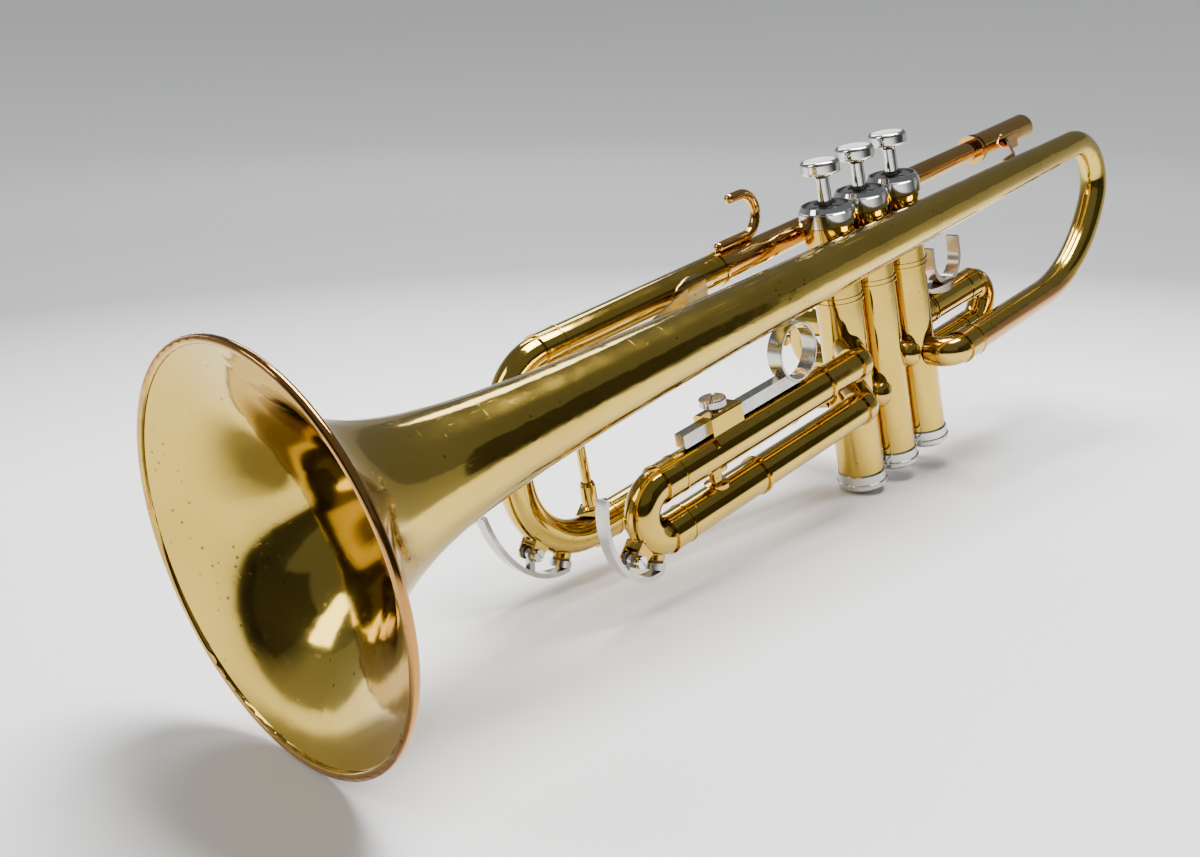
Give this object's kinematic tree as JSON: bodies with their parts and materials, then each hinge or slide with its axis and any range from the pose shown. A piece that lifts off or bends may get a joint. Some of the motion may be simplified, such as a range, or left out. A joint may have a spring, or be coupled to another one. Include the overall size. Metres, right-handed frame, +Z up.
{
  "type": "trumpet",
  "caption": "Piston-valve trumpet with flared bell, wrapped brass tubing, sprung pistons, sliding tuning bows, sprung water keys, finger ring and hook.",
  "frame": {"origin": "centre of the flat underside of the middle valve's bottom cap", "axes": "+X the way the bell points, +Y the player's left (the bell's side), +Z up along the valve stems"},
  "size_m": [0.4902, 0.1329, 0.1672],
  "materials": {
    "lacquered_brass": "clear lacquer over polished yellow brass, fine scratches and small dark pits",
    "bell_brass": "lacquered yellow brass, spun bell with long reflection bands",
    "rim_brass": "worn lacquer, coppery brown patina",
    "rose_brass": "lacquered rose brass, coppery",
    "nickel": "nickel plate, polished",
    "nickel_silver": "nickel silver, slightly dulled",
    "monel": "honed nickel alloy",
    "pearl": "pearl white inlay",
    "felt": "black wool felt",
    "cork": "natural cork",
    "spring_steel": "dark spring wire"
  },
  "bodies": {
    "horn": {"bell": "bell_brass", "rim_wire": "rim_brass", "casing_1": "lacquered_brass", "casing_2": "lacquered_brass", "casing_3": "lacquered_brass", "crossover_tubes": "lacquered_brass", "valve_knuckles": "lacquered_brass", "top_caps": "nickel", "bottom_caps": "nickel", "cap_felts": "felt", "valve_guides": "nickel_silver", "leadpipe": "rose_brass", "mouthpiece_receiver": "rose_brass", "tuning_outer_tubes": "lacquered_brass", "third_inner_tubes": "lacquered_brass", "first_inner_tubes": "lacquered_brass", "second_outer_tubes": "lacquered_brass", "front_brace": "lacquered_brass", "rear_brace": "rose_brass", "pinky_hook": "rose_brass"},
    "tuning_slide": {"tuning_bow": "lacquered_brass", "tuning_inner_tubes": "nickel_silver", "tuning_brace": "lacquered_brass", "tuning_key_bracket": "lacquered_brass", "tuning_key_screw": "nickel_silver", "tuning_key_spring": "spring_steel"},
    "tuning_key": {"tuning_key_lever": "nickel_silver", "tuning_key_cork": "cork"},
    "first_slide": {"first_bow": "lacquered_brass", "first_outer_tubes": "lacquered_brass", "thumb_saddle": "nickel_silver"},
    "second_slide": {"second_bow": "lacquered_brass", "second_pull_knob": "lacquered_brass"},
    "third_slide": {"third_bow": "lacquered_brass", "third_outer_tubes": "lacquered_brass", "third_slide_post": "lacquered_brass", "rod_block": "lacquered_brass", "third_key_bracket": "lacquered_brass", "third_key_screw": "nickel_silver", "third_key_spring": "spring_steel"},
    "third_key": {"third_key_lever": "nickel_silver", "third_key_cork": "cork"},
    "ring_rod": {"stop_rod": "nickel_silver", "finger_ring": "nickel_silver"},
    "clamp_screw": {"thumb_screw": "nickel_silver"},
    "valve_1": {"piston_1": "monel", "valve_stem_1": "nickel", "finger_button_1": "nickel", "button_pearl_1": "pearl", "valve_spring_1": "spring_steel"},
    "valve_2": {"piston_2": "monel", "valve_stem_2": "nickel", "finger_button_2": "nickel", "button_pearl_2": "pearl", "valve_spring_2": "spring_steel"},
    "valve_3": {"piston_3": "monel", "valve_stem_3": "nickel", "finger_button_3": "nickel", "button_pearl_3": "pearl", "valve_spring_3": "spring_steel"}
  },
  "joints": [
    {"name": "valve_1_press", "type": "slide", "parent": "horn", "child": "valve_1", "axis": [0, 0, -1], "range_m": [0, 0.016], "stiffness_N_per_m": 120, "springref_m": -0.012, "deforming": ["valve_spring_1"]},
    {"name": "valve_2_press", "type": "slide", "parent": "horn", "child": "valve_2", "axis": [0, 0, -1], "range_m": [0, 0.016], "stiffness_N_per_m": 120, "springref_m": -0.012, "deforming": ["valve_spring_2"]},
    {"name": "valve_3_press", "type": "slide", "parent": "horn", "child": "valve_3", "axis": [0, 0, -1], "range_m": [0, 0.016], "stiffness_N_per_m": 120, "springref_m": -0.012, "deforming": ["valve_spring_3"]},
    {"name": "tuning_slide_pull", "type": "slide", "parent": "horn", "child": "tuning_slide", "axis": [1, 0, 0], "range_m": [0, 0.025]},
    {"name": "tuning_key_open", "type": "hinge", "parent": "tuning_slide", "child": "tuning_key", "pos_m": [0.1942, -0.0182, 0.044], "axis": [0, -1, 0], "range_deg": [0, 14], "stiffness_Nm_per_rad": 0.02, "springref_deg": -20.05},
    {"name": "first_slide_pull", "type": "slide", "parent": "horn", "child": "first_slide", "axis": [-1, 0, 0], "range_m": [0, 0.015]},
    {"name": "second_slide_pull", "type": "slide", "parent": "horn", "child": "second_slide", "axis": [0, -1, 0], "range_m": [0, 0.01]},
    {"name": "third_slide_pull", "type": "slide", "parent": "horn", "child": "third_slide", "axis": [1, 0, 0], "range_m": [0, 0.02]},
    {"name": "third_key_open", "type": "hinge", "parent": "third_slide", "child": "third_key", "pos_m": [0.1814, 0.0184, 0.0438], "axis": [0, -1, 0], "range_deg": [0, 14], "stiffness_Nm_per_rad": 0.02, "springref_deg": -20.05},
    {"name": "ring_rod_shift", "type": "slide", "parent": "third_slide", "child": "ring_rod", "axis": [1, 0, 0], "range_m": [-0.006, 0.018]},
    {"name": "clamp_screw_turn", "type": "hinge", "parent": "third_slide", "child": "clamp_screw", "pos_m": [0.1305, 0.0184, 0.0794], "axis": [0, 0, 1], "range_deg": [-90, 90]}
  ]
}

===

Quote each line above in full, word for word.

— FULL OUTPUT —
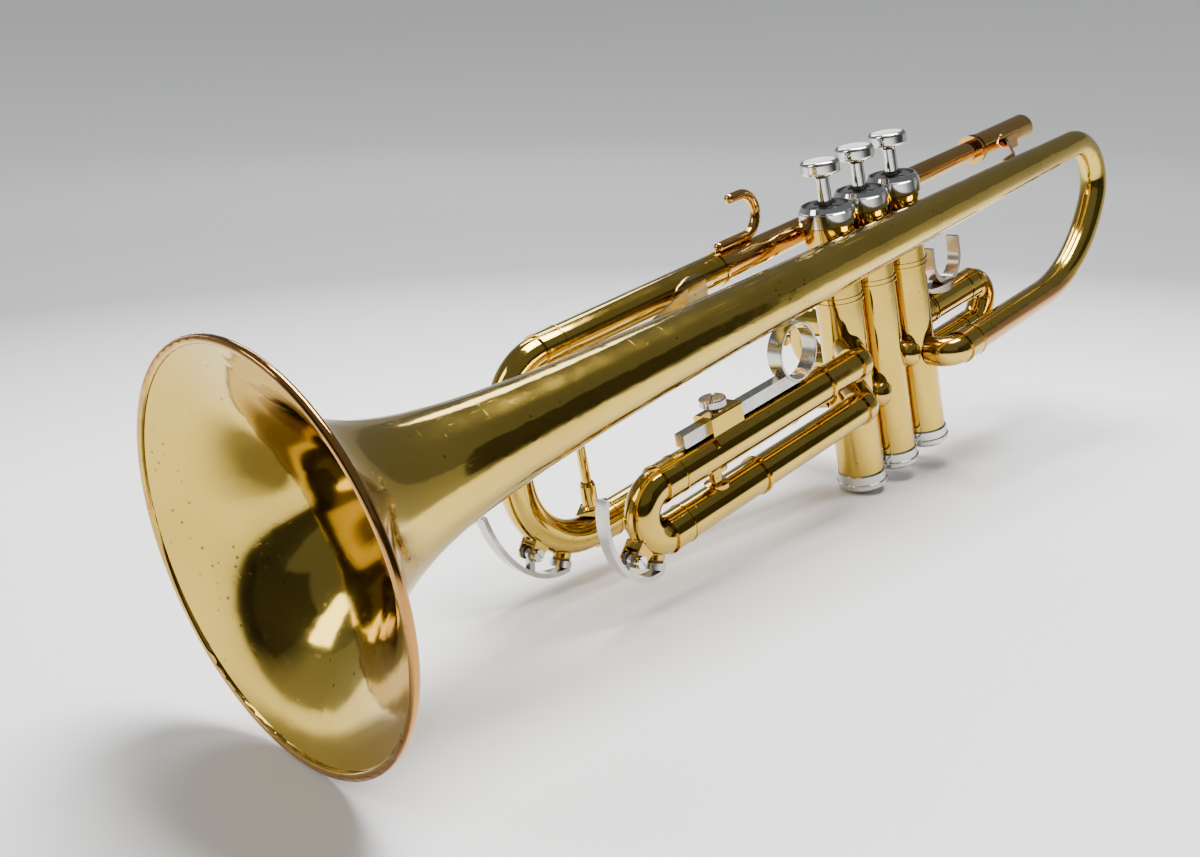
Give this object's kinematic tree as JSON: bodies with their parts and materials, then each hinge or slide with its axis and any range from the pose shown. A piece that lifts off or bends may get a joint. Some of the motion may be simplified, such as a range, or left out. A joint may have a spring, or be coupled to another one. Include the overall size. Metres, right-handed frame, +Z up.
{
  "type": "trumpet",
  "caption": "Piston-valve trumpet with flared bell, wrapped brass tubing, sprung pistons, sliding tuning bows, sprung water keys, finger ring and hook.",
  "frame": {"origin": "centre of the flat underside of the middle valve's bottom cap", "axes": "+X the way the bell points, +Y the player's left (the bell's side), +Z up along the valve stems"},
  "size_m": [0.4902, 0.1329, 0.1672],
  "materials": {
    "lacquered_brass": "clear lacquer over polished yellow brass, fine scratches and small dark pits",
    "bell_brass": "lacquered yellow brass, spun bell with long reflection bands",
    "rim_brass": "worn lacquer, coppery brown patina",
    "rose_brass": "lacquered rose brass, coppery",
    "nickel": "nickel plate, polished",
    "nickel_silver": "nickel silver, slightly dulled",
    "monel": "honed nickel alloy",
    "pearl": "pearl white inlay",
    "felt": "black wool felt",
    "cork": "natural cork",
    "spring_steel": "dark spring wire"
  },
  "bodies": {
    "horn": {"bell": "bell_brass", "rim_wire": "rim_brass", "casing_1": "lacquered_brass", "casing_2": "lacquered_brass", "casing_3": "lacquered_brass", "crossover_tubes": "lacquered_brass", "valve_knuckles": "lacquered_brass", "top_caps": "nickel", "bottom_caps": "nickel", "cap_felts": "felt", "valve_guides": "nickel_silver", "leadpipe": "rose_brass", "mouthpiece_receiver": "rose_brass", "tuning_outer_tubes": "lacquered_brass", "third_inner_tubes": "lacquered_brass", "first_inner_tubes": "lacquered_brass", "second_outer_tubes": "lacquered_brass", "front_brace": "lacquered_brass", "rear_brace": "rose_brass", "pinky_hook": "rose_brass"},
    "tuning_slide": {"tuning_bow": "lacquered_brass", "tuning_inner_tubes": "nickel_silver", "tuning_brace": "lacquered_brass", "tuning_key_bracket": "lacquered_brass", "tuning_key_screw": "nickel_silver", "tuning_key_spring": "spring_steel"},
    "tuning_key": {"tuning_key_lever": "nickel_silver", "tuning_key_cork": "cork"},
    "first_slide": {"first_bow": "lacquered_brass", "first_outer_tubes": "lacquered_brass", "thumb_saddle": "nickel_silver"},
    "second_slide": {"second_bow": "lacquered_brass", "second_pull_knob": "lacquered_brass"},
    "third_slide": {"third_bow": "lacquered_brass", "third_outer_tubes": "lacquered_brass", "third_slide_post": "lacquered_brass", "rod_block": "lacquered_brass", "third_key_bracket": "lacquered_brass", "third_key_screw": "nickel_silver", "third_key_spring": "spring_steel"},
    "third_key": {"third_key_lever": "nickel_silver", "third_key_cork": "cork"},
    "ring_rod": {"stop_rod": "nickel_silver", "finger_ring": "nickel_silver"},
    "clamp_screw": {"thumb_screw": "nickel_silver"},
    "valve_1": {"piston_1": "monel", "valve_stem_1": "nickel", "finger_button_1": "nickel", "button_pearl_1": "pearl", "valve_spring_1": "spring_steel"},
    "valve_2": {"piston_2": "monel", "valve_stem_2": "nickel", "finger_button_2": "nickel", "button_pearl_2": "pearl", "valve_spring_2": "spring_steel"},
    "valve_3": {"piston_3": "monel", "valve_stem_3": "nickel", "finger_button_3": "nickel", "button_pearl_3": "pearl", "valve_spring_3": "spring_steel"}
  },
  "joints": [
    {"name": "valve_1_press", "type": "slide", "parent": "horn", "child": "valve_1", "axis": [0, 0, -1], "range_m": [0, 0.016], "stiffness_N_per_m": 120, "springref_m": -0.012, "deforming": ["valve_spring_1"]},
    {"name": "valve_2_press", "type": "slide", "parent": "horn", "child": "valve_2", "axis": [0, 0, -1], "range_m": [0, 0.016], "stiffness_N_per_m": 120, "springref_m": -0.012, "deforming": ["valve_spring_2"]},
    {"name": "valve_3_press", "type": "slide", "parent": "horn", "child": "valve_3", "axis": [0, 0, -1], "range_m": [0, 0.016], "stiffness_N_per_m": 120, "springref_m": -0.012, "deforming": ["valve_spring_3"]},
    {"name": "tuning_slide_pull", "type": "slide", "parent": "horn", "child": "tuning_slide", "axis": [1, 0, 0], "range_m": [0, 0.025]},
    {"name": "tuning_key_open", "type": "hinge", "parent": "tuning_slide", "child": "tuning_key", "pos_m": [0.1942, -0.0182, 0.044], "axis": [0, -1, 0], "range_deg": [0, 14], "stiffness_Nm_per_rad": 0.02, "springref_deg": -20.05},
    {"name": "first_slide_pull", "type": "slide", "parent": "horn", "child": "first_slide", "axis": [-1, 0, 0], "range_m": [0, 0.015]},
    {"name": "second_slide_pull", "type": "slide", "parent": "horn", "child": "second_slide", "axis": [0, -1, 0], "range_m": [0, 0.01]},
    {"name": "third_slide_pull", "type": "slide", "parent": "horn", "child": "third_slide", "axis": [1, 0, 0], "range_m": [0, 0.02]},
    {"name": "third_key_open", "type": "hinge", "parent": "third_slide", "child": "third_key", "pos_m": [0.1814, 0.0184, 0.0438], "axis": [0, -1, 0], "range_deg": [0, 14], "stiffness_Nm_per_rad": 0.02, "springref_deg": -20.05},
    {"name": "ring_rod_shift", "type": "slide", "parent": "third_slide", "child": "ring_rod", "axis": [1, 0, 0], "range_m": [-0.006, 0.018]},
    {"name": "clamp_screw_turn", "type": "hinge", "parent": "third_slide", "child": "clamp_screw", "pos_m": [0.1305, 0.0184, 0.0794], "axis": [0, 0, 1], "range_deg": [-90, 90]}
  ]
}